Welcome to your first year at TAMU! Whether you are just about to start the second summer semester or are gearing up for fall classes, now is a good time to look over the available courses. One of the first things you should have received upon college acceptance was the grand TAMU handbook overflowing with course choices. But it’s likewise easy for new students to feel overwhelmed with such a selection.
Consider these tips to choosing your first semester classes:
Tips for Choosing Freshman Courses
- Don’t go overboard with core courses. The single biggest mistake incoming students make in scheduling their first semester is going overboard on the mandatory core curriculum. Mix up your first year with some intro classes to help you feel out potential career tracks and to keep things interesting.

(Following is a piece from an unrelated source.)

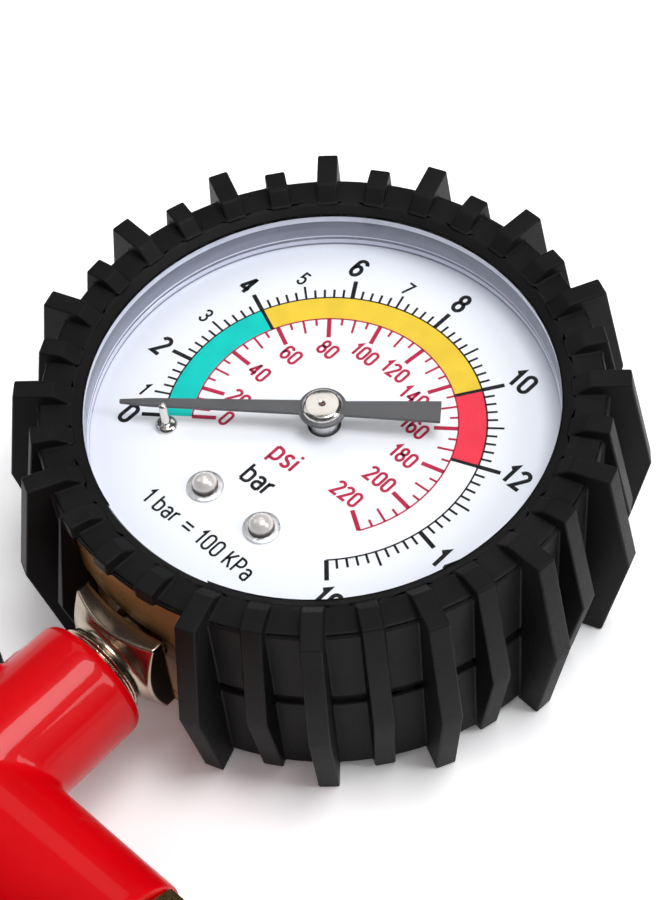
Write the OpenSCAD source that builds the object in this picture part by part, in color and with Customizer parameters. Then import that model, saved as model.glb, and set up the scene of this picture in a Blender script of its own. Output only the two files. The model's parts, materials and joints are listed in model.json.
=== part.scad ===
// Tyre inflator with a dial gauge: cast gun, squeeze lever, valve and a 63 mm gauge in a lugged boot.
// Lengths in mm. Z is up along the dial axis, the table is Z = 0, and the gun hangs along -Y.

/* [Gauge case and lens] */
// outside radius of the steel case
case_r = 35.4; // [34:0.1:36]
// wall thickness of the steel case
case_wall = 0.8; // [0.6:0.1:1.2]
// outside radius of the case's rolled rim
rim_r = 36.4; // [36:0.1:36.5]
// how far the rolled rim reaches behind the dial face
rim_back = 4.15; // [3:0.05:4.2]
// depth of the case behind the dial face
case_back = 24.5; // [20:0.5:24.5]
// height of the case rim in front of the dial face
case_front = 5.5; // [4.9:0.1:5.6]
// radius of the opening in the lens wall, the visible dial
window_r = 31.3; // [30:0.1:32]
// height of the lens's outer face over the dial
lens_top = 5.9; // [5.7:0.1:6.2]
// thickness of the lens's flat face
lens_t = 1.2; // [1:0.1:1.3]

/* [Rubber boot] */
// radius of the boot between two lugs
valley_r = 37.1; // [36.8:0.1:38]
// radius of the lip that holds the lens
lip_r = 31.2; // [30.5:0.1:31.3]
// distance from the dial centre where the lugs begin on the front
lug_start = 32.6; // [32:0.1:34]
// height of the boot's front face between two lugs over the dial
band_z = 7.0; // [6.6:0.1:7.6]
// height of the front faces of the lugs over the dial
lug_front = 8.8; // [8:0.1:10]
// largest radius of a tall lug
tall_r = 43.3; // [41:0.1:45]
// largest radius of a short lug
short_r = 41.1; // [39:0.1:43]
// width of one lug round the boot
lug_w = 2.8; // [2:0.1:3.6]
// number of tall lugs, and as many short ones between them
lug_count = 16; // [12:1:18]
// turn of the boot on the case, in degrees
boot_turn = -3.6; // [-6:0.1:6]
// half width of the opening that lets the fitting through
gate_half = 10.4; // [9:0.1:10.5]

/* [Dial and pointer] */
// turn of the dial against the fitting, in degrees
dial_turn = -1.1; // [-2:0.1:2]
// thickness of the dial plate
dial_t = 0.5; // [0.3:0.1:0.8]
// angle of the pointer at rest, from the 3 o'clock direction
rest_angle = 217.7; // [216:0.1:219]
// length of the pointer from its axis to its tip
pointer_tip = 27.0; // [25:0.1:29]
// length of the pointer's tail
pointer_tail = 15.5; // [12:0.1:17]
// height of the pointer's underside over the dial
pointer_z = 3.1; // [2.6:0.1:3.2]
// distance of the stop pin from the dial centre
stop_r = 21.0; // [18:0.1:22]
// distance of the two dial screws from the dial centre
screw_r = 18.2; // [18:0.1:20]
// angle of each dial screw from the fitting side
screw_a = 16.1; // [14:0.1:17]
// turn of the pair of dial screws against the fitting, in degrees
screw_turn = 0.6; // [-2:0.1:2]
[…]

- Vary your class sizes. TAMU both boasts smaller seminar classes and larger lectures frequently attended by over 100 students. Both of these style courses have their benefits. Smaller, intimate classes are ideal for facilitating engagement between students and professors. They are also best for students who learn by doing and interacting with each other. Yet, large lectures hall courses are often best for disseminating a ton of information in a small amount of time. They also are best for those students who are better self-studiers and are good listeners. Pick a mix of these size courses to learn which is best for you.
- Use the Rate My Professors website. Would you buy an online product without reading the reviews? Why spend a semester learning under a professor with consistently bad reviews? Professors can often mean the biggest difference between a truly memorable class and something forgotten shortly after finals. Use this website to do a final check to ensure the course materials and teaching faculty members are the right fit for you.
- Create a schedule that works for you. Sure, it’s tempting to get your courses done in just two or three days and enjoy the rest of the week off. However, most people find that it’s best not to overbook themselves, at least not in the beginning. Experiment with four to six courses spread out through the week to give yourself ample time for studying and other activities. If you hate it the first week or two, simply switch it up or drop it before the deadline.
Remember, college life is an experience. It’s also a great time to explore what you’re passionate about and what career you want post-graduation. Take time to experiment with different class sizes, styles, and genres. Don’t pressure yourself too much to get it all right the first time. It often takes getting things wrong before you know what is perfectly right for you!